# [Aim of the exercise]
Restate each entry word for word, leaving nothing out.

# [Extracted records]
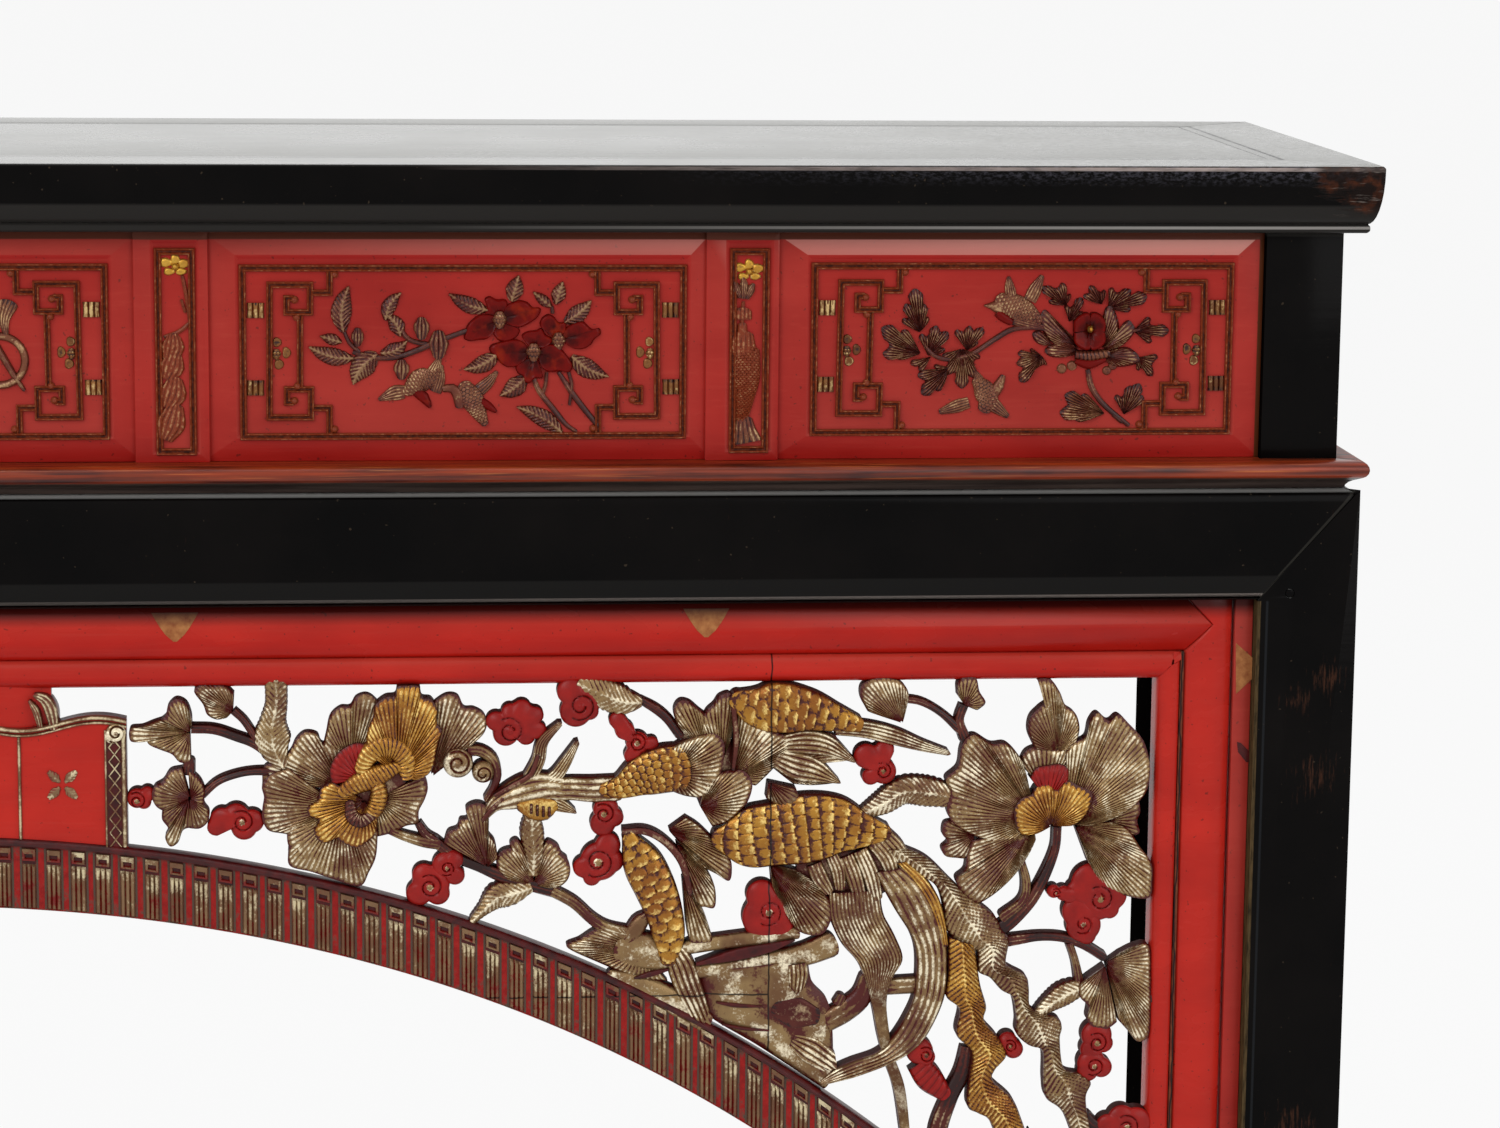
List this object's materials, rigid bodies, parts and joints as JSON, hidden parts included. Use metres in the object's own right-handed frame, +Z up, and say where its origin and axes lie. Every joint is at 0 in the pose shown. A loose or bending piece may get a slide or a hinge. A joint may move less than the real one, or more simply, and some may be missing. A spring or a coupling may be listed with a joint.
{
  "type": "altar table",
  "caption": "Long lacquered altar table with a panelled waist, square legs and a gilded openwork screen over an arched opening between its front legs.",
  "frame": {"origin": "on the floor under the middle of the table", "axes": "+X along the table's length to the viewer's right, -Y is the carved front, +Z up"},
  "size_m": [1.975, 0.436, 0.96],
  "materials": {
    "black_lacquer": "worn black lacquer over wood, satin gloss",
    "red_lacquer": "bright red lacquer over wood, gloss",
    "dusty_red_lacquer": "faded red lacquer with gilded carving, satin",
    "brown_lacquer": "red-brown lacquer over wood, satin",
    "aged_gilt": "carved wood with worn gold leaf over red lacquer",
    "bare_wood": "bare aged wood, matt"
  },
  "bodies": {
    "root": {"top_front_rail": "black_lacquer", "top_back_rail": "black_lacquer", "top_end_left": "black_lacquer", "top_end_right": "black_lacquer", "top_panel": "black_lacquer", "top_batten_1": "bare_wood", "top_batten_2": "bare_wood", "top_batten_3": "bare_wood", "leg_front_left": "black_lacquer", "peg_front_left": "brown_lacquer", "leg_front_right": "black_lacquer", "peg_front_right": "brown_lacquer", "leg_back_left": "black_lacquer", "peg_back_left": "brown_lacquer", "leg_back_right": "black_lacquer", "peg_back_right": "brown_lacquer", "apron_front": "black_lacquer", "moulding_front": "brown_lacquer", "apron_back": "black_lacquer", "moulding_back": "brown_lacquer", "apron_left": "black_lacquer", "moulding_left": "brown_lacquer", "apron_right": "black_lacquer", "moulding_right": "brown_lacquer", "waist_panel_1": "dusty_red_lacquer", "waist_panel_2": "dusty_red_lacquer", "waist_panel_3": "dusty_red_lacquer", "waist_panel_4": "dusty_red_lacquer", "waist_panel_5": "dusty_red_lacquer", "waist_divider_1": "dusty_red_lacquer", "waist_divider_2": "dusty_red_lacquer", "waist_divider_3": "dusty_red_lacquer", "waist_divider_4": "dusty_red_lacquer", "waist_back_board": "black_lacquer", "waist_end_left": "black_lacquer", "waist_end_right": "black_lacquer", "frame_top_rail": "red_lacquer", "frame_stile_left": "red_lacquer", "frame_stile_right": "red_lacquer", "filler_strip_left": "red_lacquer", "filler_strip_right": "red_lacquer", "carved_board_centre": "aged_gilt", "carved_board_left": "aged_gilt", "carved_board_right": "aged_gilt", "carved_lower_left": "aged_gilt", "carved_lower_right": "aged_gilt"}
  },
  "joints": []
}
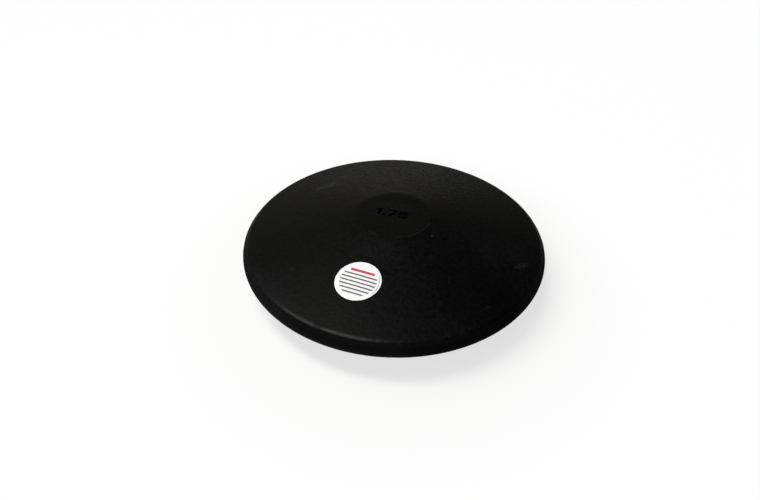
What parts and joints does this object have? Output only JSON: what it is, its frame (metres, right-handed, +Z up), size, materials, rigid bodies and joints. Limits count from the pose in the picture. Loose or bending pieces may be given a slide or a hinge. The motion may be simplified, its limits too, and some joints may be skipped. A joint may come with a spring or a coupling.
{
  "type": "discus",
  "caption": "Round practice discus of black moulded rubber with tapered faces, a flat centre circle, a full-round rim, a steel core plate inside and a white round label.",
  "frame": {"origin": "middle of the flat circle that the discus rests on, on the floor plane", "axes": "+Z up along the axis that the discus spins about; the label lies towards -Y and a little towards -X"},
  "size_m": [0.211, 0.211, 0.042],
  "materials": {
    "black_rubber": "black moulded rubber, satin, faintly mottled, with dust, fine scratches and a worn edge round the centre circle",
    "core_steel": "plain mild steel plate with a dull mill surface",
    "white_vinyl": "white adhesive vinyl, satin, with thin printed rules"
  },
  "bodies": {
    "root": {"upper_rubber_half": "black_rubber", "lower_rubber_half": "black_rubber", "steel_core_plate": "core_steel", "round_label": "white_vinyl"}
  },
  "joints": []
}
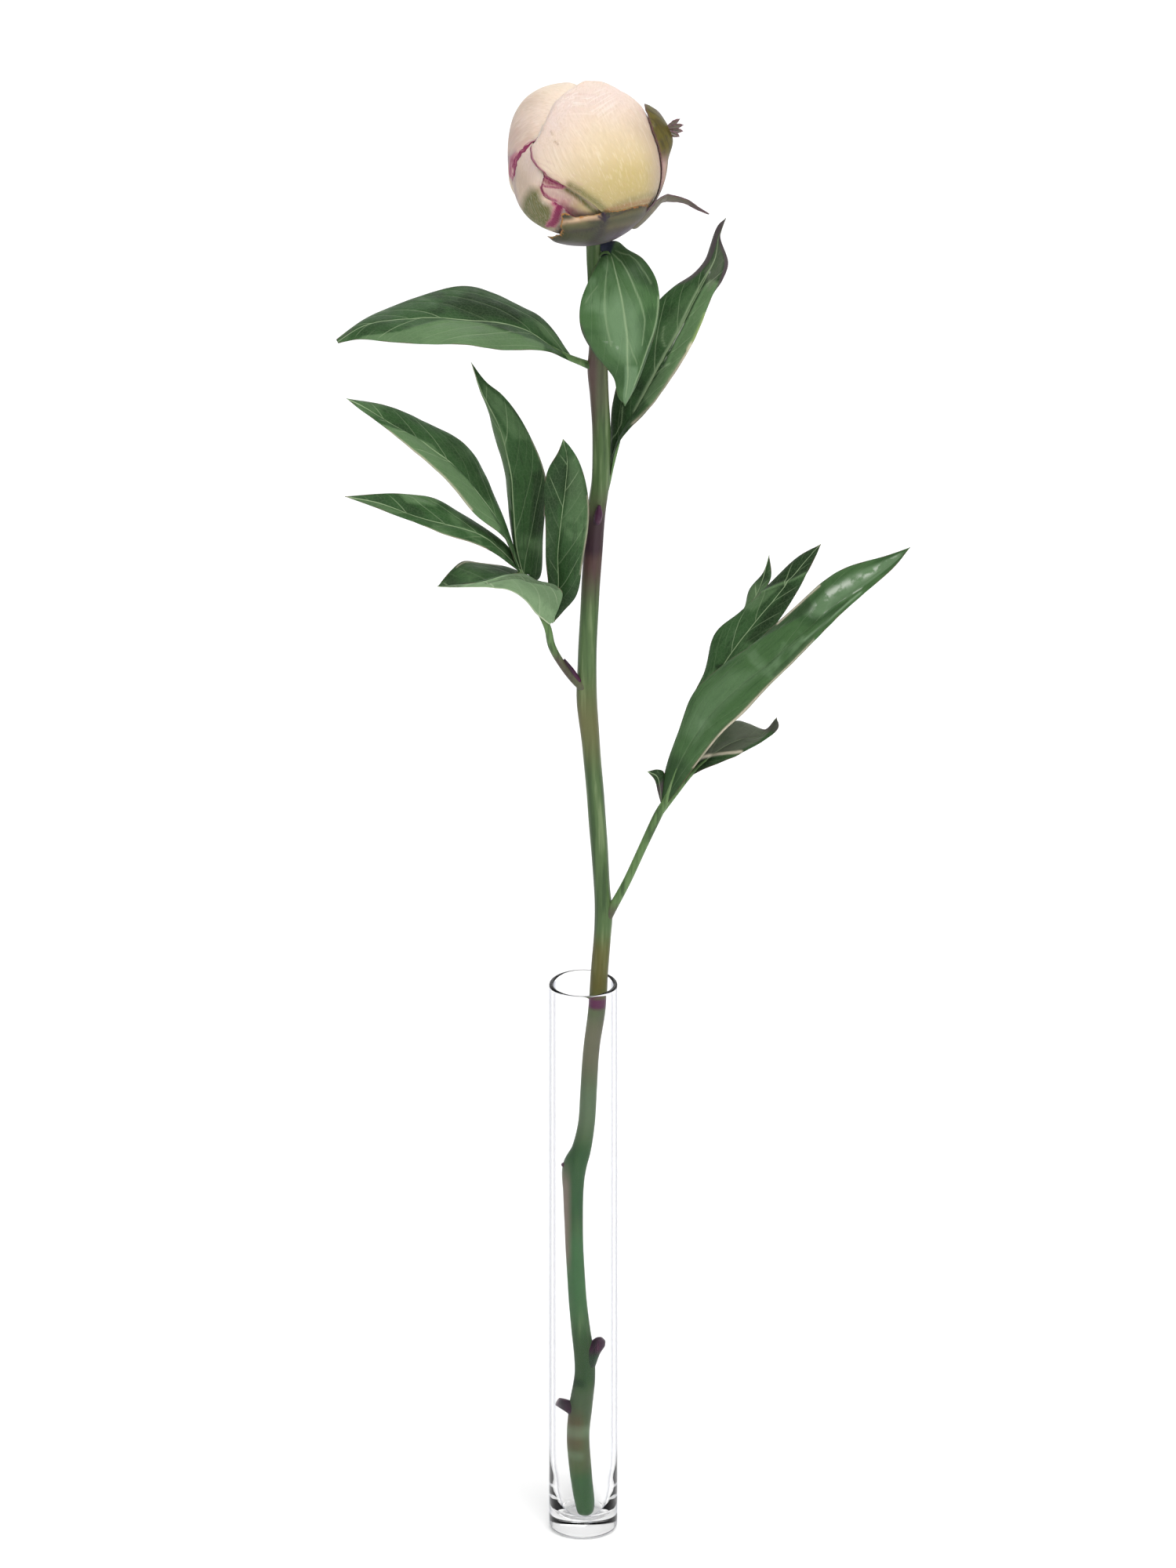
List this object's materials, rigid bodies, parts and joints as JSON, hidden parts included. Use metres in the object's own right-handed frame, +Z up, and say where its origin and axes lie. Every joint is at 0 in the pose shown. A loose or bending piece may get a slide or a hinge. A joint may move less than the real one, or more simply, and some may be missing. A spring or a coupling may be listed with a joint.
{
  "type": "peony in a bud vase",
  "caption": "A cut peony in tight bud on a long leafy stem, standing in a plain clear glass tube vase that holds no water.",
  "frame": {"origin": "the middle of the vase's flat foot, on the surface that it stands on", "axes": "+Z up along the vase, +X to the right and +Y away from the viewer in the view the part was made from"},
  "size_m": [0.2102, 0.0631, 0.5777],
  "materials": {
    "glass": "polished",
    "stem": "fresh green stem, matt",
    "leaf": "fresh leaf, half gloss",
    "petal": "fresh petal, satin",
    "sepal": "fresh sepal, matt"
  },
  "bodies": {
    "root": {"vase": "glass", "stem": "stem", "leaf_top_left": "leaf", "leaf_top_front": "leaf", "leaf_top_right": "leaf", "leaf_left": "leaf", "leaf_right": "leaf", "bud_heart": "petal", "petal_front": "petal", "petal_left": "petal", "petal_low_left": "petal", "petal_low_front": "petal", "petal_right": "petal", "petal_low_back": "petal", "sepal_front": "sepal", "sepal_right": "sepal", "bract": "sepal", "sepal_back": "sepal"}
  },
  "joints": []
}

# [Solution]
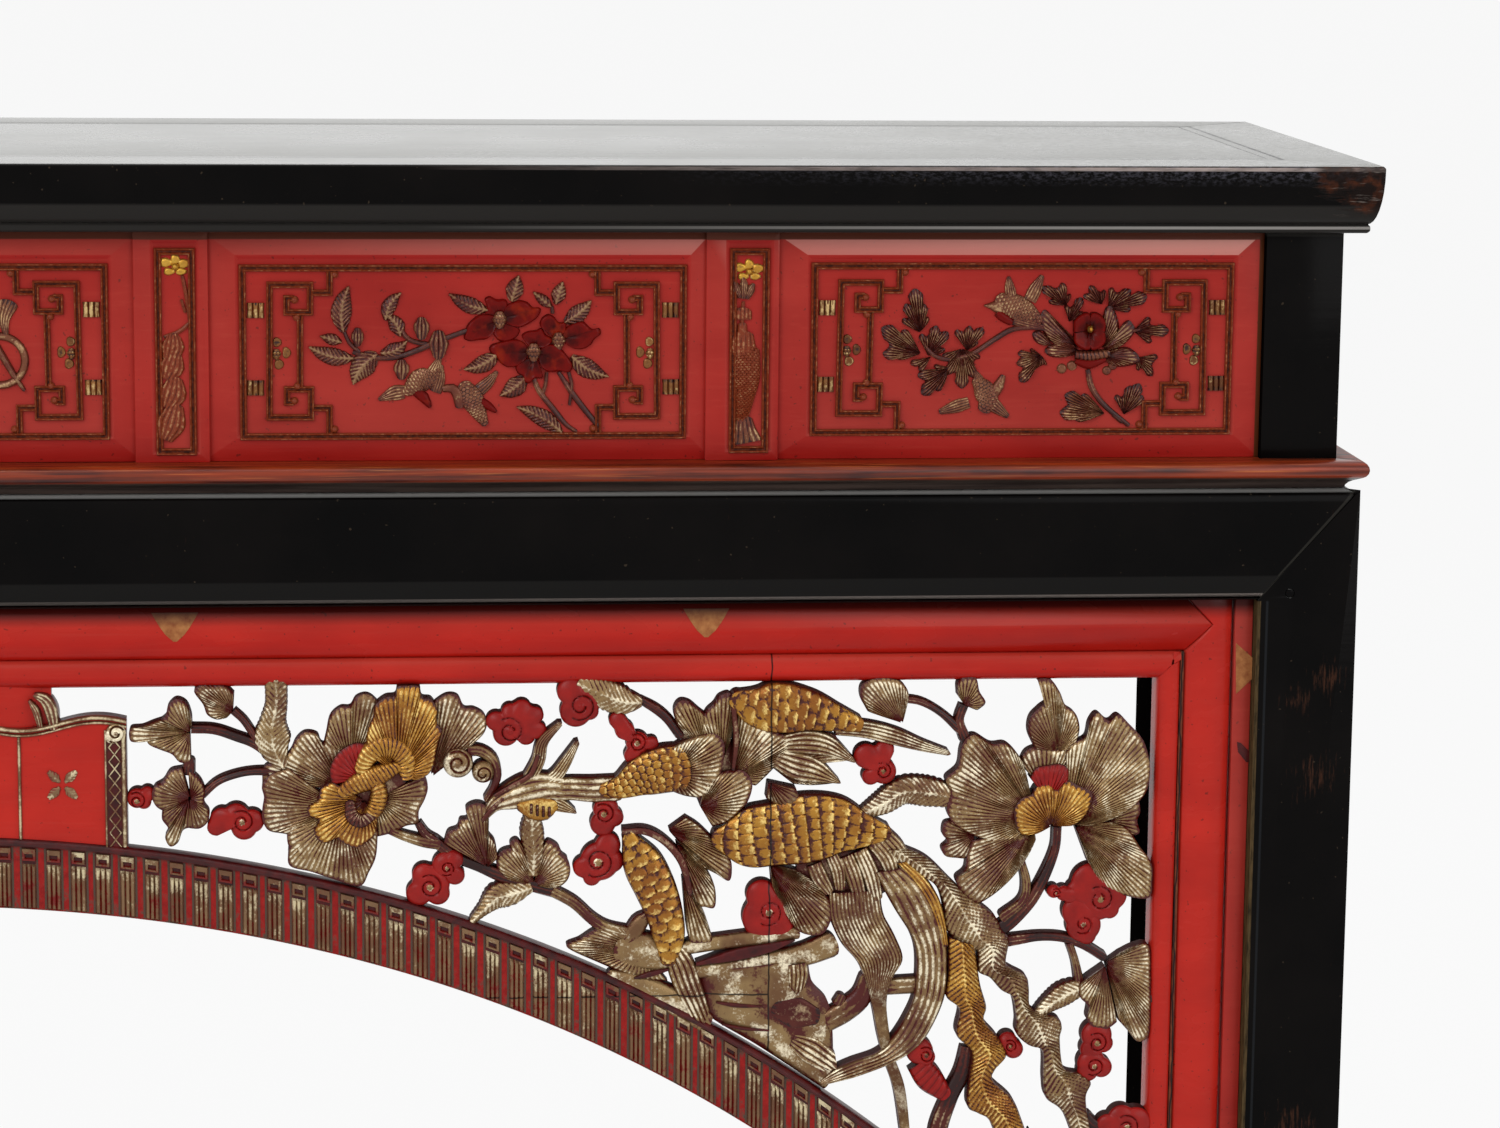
List this object's materials, rigid bodies, parts and joints as JSON, hidden parts included. Use metres in the object's own right-handed frame, +Z up, and say where its origin and axes lie. Every joint is at 0 in the pose shown. A loose or bending piece may get a slide or a hinge. A joint may move less than the real one, or more simply, and some may be missing. A spring or a coupling may be listed with a joint.
{
  "type": "altar table",
  "caption": "Long lacquered altar table with a panelled waist, square legs and a gilded openwork screen over an arched opening between its front legs.",
  "frame": {"origin": "on the floor under the middle of the table", "axes": "+X along the table's length to the viewer's right, -Y is the carved front, +Z up"},
  "size_m": [1.975, 0.436, 0.96],
  "materials": {
    "black_lacquer": "worn black lacquer over wood, satin gloss",
    "red_lacquer": "bright red lacquer over wood, gloss",
    "dusty_red_lacquer": "faded red lacquer with gilded carving, satin",
    "brown_lacquer": "red-brown lacquer over wood, satin",
    "aged_gilt": "carved wood with worn gold leaf over red lacquer",
    "bare_wood": "bare aged wood, matt"
  },
  "bodies": {
    "root": {"top_front_rail": "black_lacquer", "top_back_rail": "black_lacquer", "top_end_left": "black_lacquer", "top_end_right": "black_lacquer", "top_panel": "black_lacquer", "top_batten_1": "bare_wood", "top_batten_2": "bare_wood", "top_batten_3": "bare_wood", "leg_front_left": "black_lacquer", "peg_front_left": "brown_lacquer", "leg_front_right": "black_lacquer", "peg_front_right": "brown_lacquer", "leg_back_left": "black_lacquer", "peg_back_left": "brown_lacquer", "leg_back_right": "black_lacquer", "peg_back_right": "brown_lacquer", "apron_front": "black_lacquer", "moulding_front": "brown_lacquer", "apron_back": "black_lacquer", "moulding_back": "brown_lacquer", "apron_left": "black_lacquer", "moulding_left": "brown_lacquer", "apron_right": "black_lacquer", "moulding_right": "brown_lacquer", "waist_panel_1": "dusty_red_lacquer", "waist_panel_2": "dusty_red_lacquer", "waist_panel_3": "dusty_red_lacquer", "waist_panel_4": "dusty_red_lacquer", "waist_panel_5": "dusty_red_lacquer", "waist_divider_1": "dusty_red_lacquer", "waist_divider_2": "dusty_red_lacquer", "waist_divider_3": "dusty_red_lacquer", "waist_divider_4": "dusty_red_lacquer", "waist_back_board": "black_lacquer", "waist_end_left": "black_lacquer", "waist_end_right": "black_lacquer", "frame_top_rail": "red_lacquer", "frame_stile_left": "red_lacquer", "frame_stile_right": "red_lacquer", "filler_strip_left": "red_lacquer", "filler_strip_right": "red_lacquer", "carved_board_centre": "aged_gilt", "carved_board_left": "aged_gilt", "carved_board_right": "aged_gilt", "carved_lower_left": "aged_gilt", "carved_lower_right": "aged_gilt"}
  },
  "joints": []
}
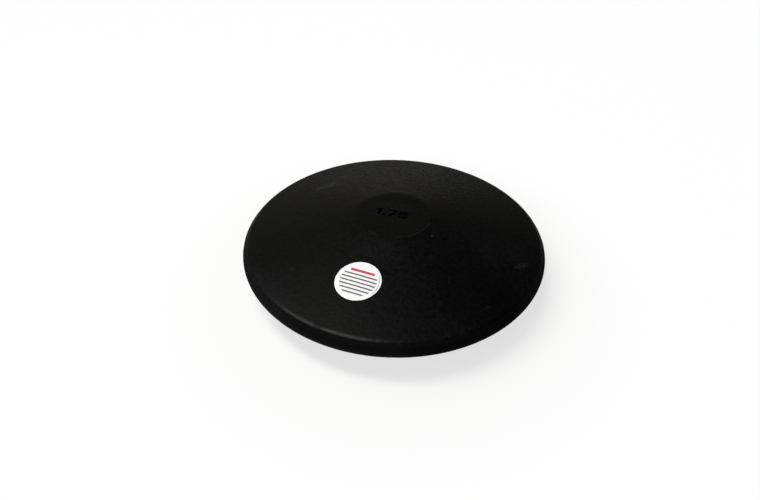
What parts and joints does this object have? Output only JSON: what it is, its frame (metres, right-handed, +Z up), size, materials, rigid bodies and joints. Limits count from the pose in the picture. Loose or bending pieces may be given a slide or a hinge. The motion may be simplified, its limits too, and some joints may be skipped. A joint may come with a spring or a coupling.
{
  "type": "discus",
  "caption": "Round practice discus of black moulded rubber with tapered faces, a flat centre circle, a full-round rim, a steel core plate inside and a white round label.",
  "frame": {"origin": "middle of the flat circle that the discus rests on, on the floor plane", "axes": "+Z up along the axis that the discus spins about; the label lies towards -Y and a little towards -X"},
  "size_m": [0.211, 0.211, 0.042],
  "materials": {
    "black_rubber": "black moulded rubber, satin, faintly mottled, with dust, fine scratches and a worn edge round the centre circle",
    "core_steel": "plain mild steel plate with a dull mill surface",
    "white_vinyl": "white adhesive vinyl, satin, with thin printed rules"
  },
  "bodies": {
    "root": {"upper_rubber_half": "black_rubber", "lower_rubber_half": "black_rubber", "steel_core_plate": "core_steel", "round_label": "white_vinyl"}
  },
  "joints": []
}
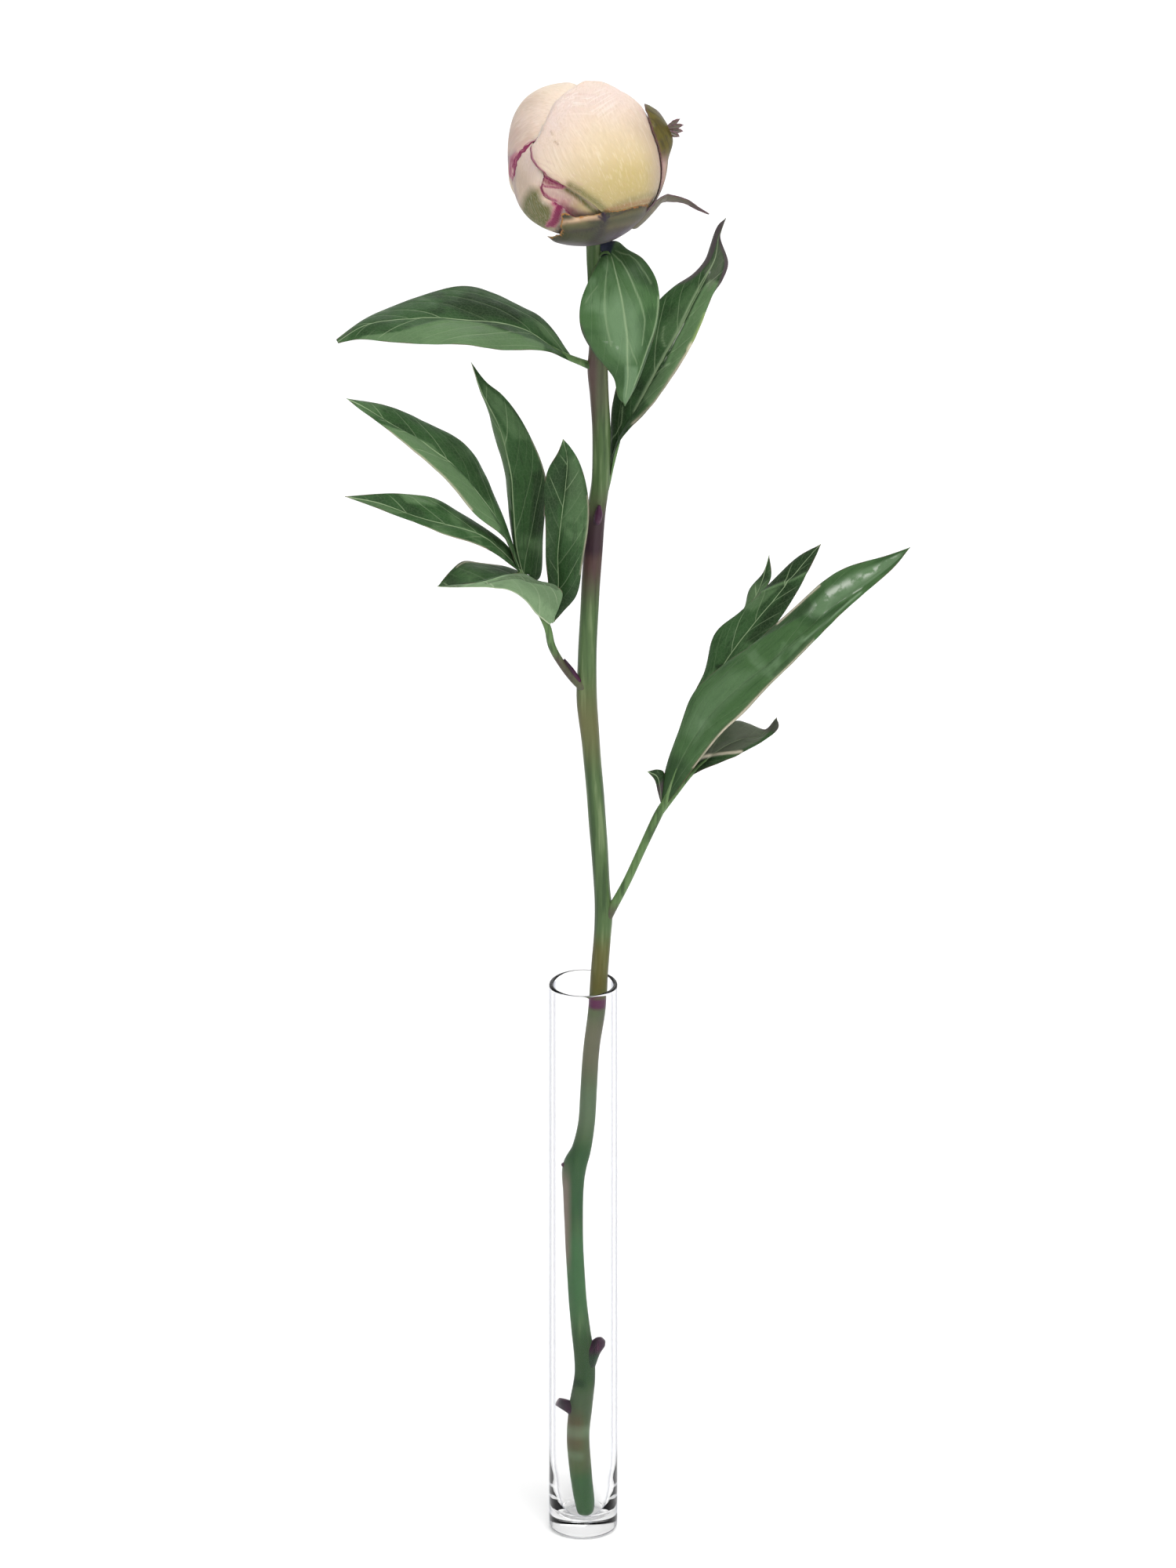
List this object's materials, rigid bodies, parts and joints as JSON, hidden parts included. Use metres in the object's own right-handed frame, +Z up, and say where its origin and axes lie. Every joint is at 0 in the pose shown. A loose or bending piece may get a slide or a hinge. A joint may move less than the real one, or more simply, and some may be missing. A spring or a coupling may be listed with a joint.
{
  "type": "peony in a bud vase",
  "caption": "A cut peony in tight bud on a long leafy stem, standing in a plain clear glass tube vase that holds no water.",
  "frame": {"origin": "the middle of the vase's flat foot, on the surface that it stands on", "axes": "+Z up along the vase, +X to the right and +Y away from the viewer in the view the part was made from"},
  "size_m": [0.2102, 0.0631, 0.5777],
  "materials": {
    "glass": "polished",
    "stem": "fresh green stem, matt",
    "leaf": "fresh leaf, half gloss",
    "petal": "fresh petal, satin",
    "sepal": "fresh sepal, matt"
  },
  "bodies": {
    "root": {"vase": "glass", "stem": "stem", "leaf_top_left": "leaf", "leaf_top_front": "leaf", "leaf_top_right": "leaf", "leaf_left": "leaf", "leaf_right": "leaf", "bud_heart": "petal", "petal_front": "petal", "petal_left": "petal", "petal_low_left": "petal", "petal_low_front": "petal", "petal_right": "petal", "petal_low_back": "petal", "sepal_front": "sepal", "sepal_right": "sepal", "bract": "sepal", "sepal_back": "sepal"}
  },
  "joints": []
}